Le Dr Clarimond Raveloson soulève également le manque d’engagement des autorités locales. La lutte contre le VIH exige une coordination étroite entre les gouvernements, les organisations de la société civile et les acteurs de la Santé publique. L’absence d’un engagement fort au niveau local peut entraver la mise en œuvre efficace du programme de prévention et de traitement.
Impact socio-économique
L’Onusida indique également que Madagascar n’est pas le seul pays concerné par la hausse des contaminations au VIH. Elle note dans une de ses publications que “les Philippines, Madagascar, le Congo et le Soudan du Sud figurent parmi les pays qui ont enregistré les plus importantes augmentations du nombre de nouvelles infections au VIH depuis 2015. À l’opposé, l’Afrique du Sud, le Nigeria, l’Inde et la République unie de Tanzanie, ont enregistré des baisses parmi les plus flagrantes du nombre d’infections au VIH, même dans le contexte de la Covid-19 et d’autres crises.”
Selon cette organisation mondiale, cette situation provient de la conjonction de la crise de la Covid-19 et du conflit en Ukraine. Les pays les plus démunis font face à une dette qui équivaut à 171% de leurs dépenses combinées en santé, éducation et protection sociale, entravant leur capacité à lutter contre le VIH. De plus, le financement national pour la lutte contre le VIH diminue depuis deux ans dans les pays à revenu faible et intermédiaire. La guerre en Ukraine a également provoqué une forte hausse des prix des denrées alimentaires à l’échelle mondiale, aggravant l’insécurité alimentaire des personnes vivant avec le VIH et augmentant le risque d’interruptions de leur traitement.
L’Onusida note également qu’en 2021, “les ressources financières internationales disponibles pour la lutte contre le VIH étaient inférieures de 6% à celles de 2010. De plus, l’aide étrangère au développement pour le VIH fournie par des donateurs bilatéraux autres que les États-Unis a diminué de 57% au cours de la dernière décennie. Il manque actuellement 8 milliards de dollars pour répondre aux besoins de la lutte contre le VIH dans les pays à revenu faible et intermédiaire d’ici 2025.”

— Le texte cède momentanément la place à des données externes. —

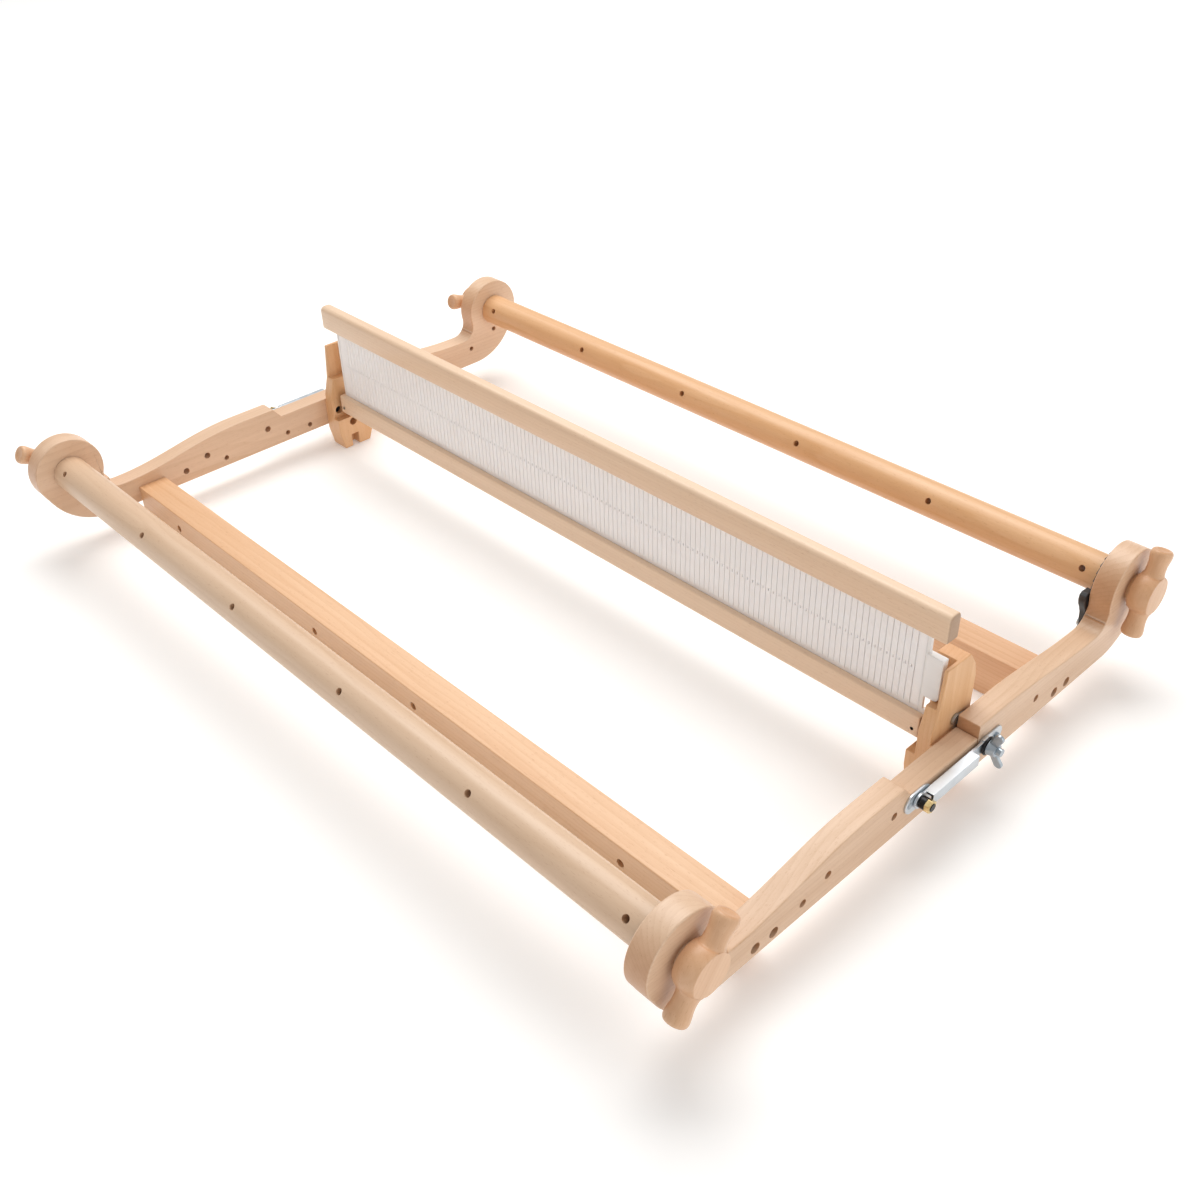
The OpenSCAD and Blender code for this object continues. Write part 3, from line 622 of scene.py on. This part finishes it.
def build_rollers():
    turned("front_roller", wood("beech_front_roller", ALONG_X, 7.0, ROLLER, pith=(-0.235, 0.06)))
    turned("rear_roller", wood("beech_rear_roller", ALONG_X, 8.0, WARM, pith=(0.26, 0.065)))
    for n, (angle, seed) in HANDLES.items():
        a = math.radians(angle)
        lo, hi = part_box(n)
        pith = ((lo.x + hi.x) / 2 + 30 * MM, 50 * MM)
        m = wood("beech_" + n, (0, math.cos(a), math.sin(a)), seed, ROSY, pith=pith, ring_mix=0.12)
        rounded(n, m, 0.4 * MM, 2, sharp=40.0)


def build_heddle_wood():
    for n, seed in (("left_heddle_block", 13.0), ("right_heddle_block", 14.0)):
        m = wood("beech_" + n, ALONG_Z, seed, WARM)
        rounded(n, m, 0.8 * MM, 2, hole=10 * MM, hole_width=0.2 * MM)
    for n, seed in (("heddle_top_bar", 15.0), ("heddle_bottom_bar", 16.0)):
        m = wood("beech_" + n, ALONG_X, seed, HEDDLE, pith=(0.05, 0.20), end_grain_and_shade_dark=0.95, end_grain_and_shade_tint=HEDDLE_END_TINT)
        heddle_bar(n, m, n == "heddle_bottom_bar")


def build_hardware():
    bright = zinc("zinc", BRIGHT_ZINC, 0.0, (0.30, 0.42))
    dull = zinc("zinc_dark", DULL_ZINC, 3.0, (0.28, 0.5))
    for n in BRIGHT_METAL:
        rounded(n, bright, 0.25 * MM, 2, hole=7 * MM, hole_width=0.08 * MM)
    for n in DULL_METAL:
        rounded(n, dull, 0.15 * MM, 2, hole=5 * MM, hole_width=0.08 * MM)
    for n in ("left_wing_nut", "right_wing_nut"):
        rounded(n, dull, 0.3 * MM, 2, sharp=45.0, hole=7 * MM, hole_width=0.05 * MM)
    black_plastic = black("black_plastic", 0.0, (0.32, 0.5))
    black_steel = black("black_steel", 0.6, (0.25, 0.42))
    for n in BLACK_PLASTIC:
        rounded(n, black_plastic, 0.25 * MM, 2)
    for n in BLACK_STEEL:
        rounded(n, black_steel, 0.3 * MM, 2, hole=7 * MM, hole_width=0.15 * MM)
    rounded("latch_pivot_nuts", brass(), 0.25 * MM, 2, hole=7 * MM, hole_width=0.05 * MM)


def build_reed():
    white = plastic("white_plastic", (0.90, 0.89, 0.88), (0.85, 0.84, 0.83), 0.32, 0.15)
    for n in ("left_heddle_end", "right_heddle_end"):
        rounded(n, white, 0.6 * MM)
    slats("heddle", plastic("reed_plastic", (0.96, 0.95, 0.955), (0.935, 0.92, 0.925), 0.40, 0.35))


make_camera()
stage()
build_frame()
build_rollers()
build_heddle_wood()
build_hardware()
build_reed()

Cette situation n’est pas sans impact sur la croissance économique et le développement social. Le Docteur Clarimond Raveloson cite “la réduction de la main d’oeuvre, la perte de travailleurs qualifiés et expérimentés ou l’augmentation des coûts de production pour les employeurs liés notamment aux assurances maladie et à la necessité de former de nouveaux travailleurs parmis les impacts du Sida sur le plan économique et social. Cette situation peut également avoir un impact notoire sur le monde du travail, car il frappe le segment le plus productif de la main d’oeuvre, réduit les gains et accroît considérablement les dépenses des entreprises de tous les secteurs d’activité parce qu’il réduit la production,” soulève également le Dr Clarimond Raveloson.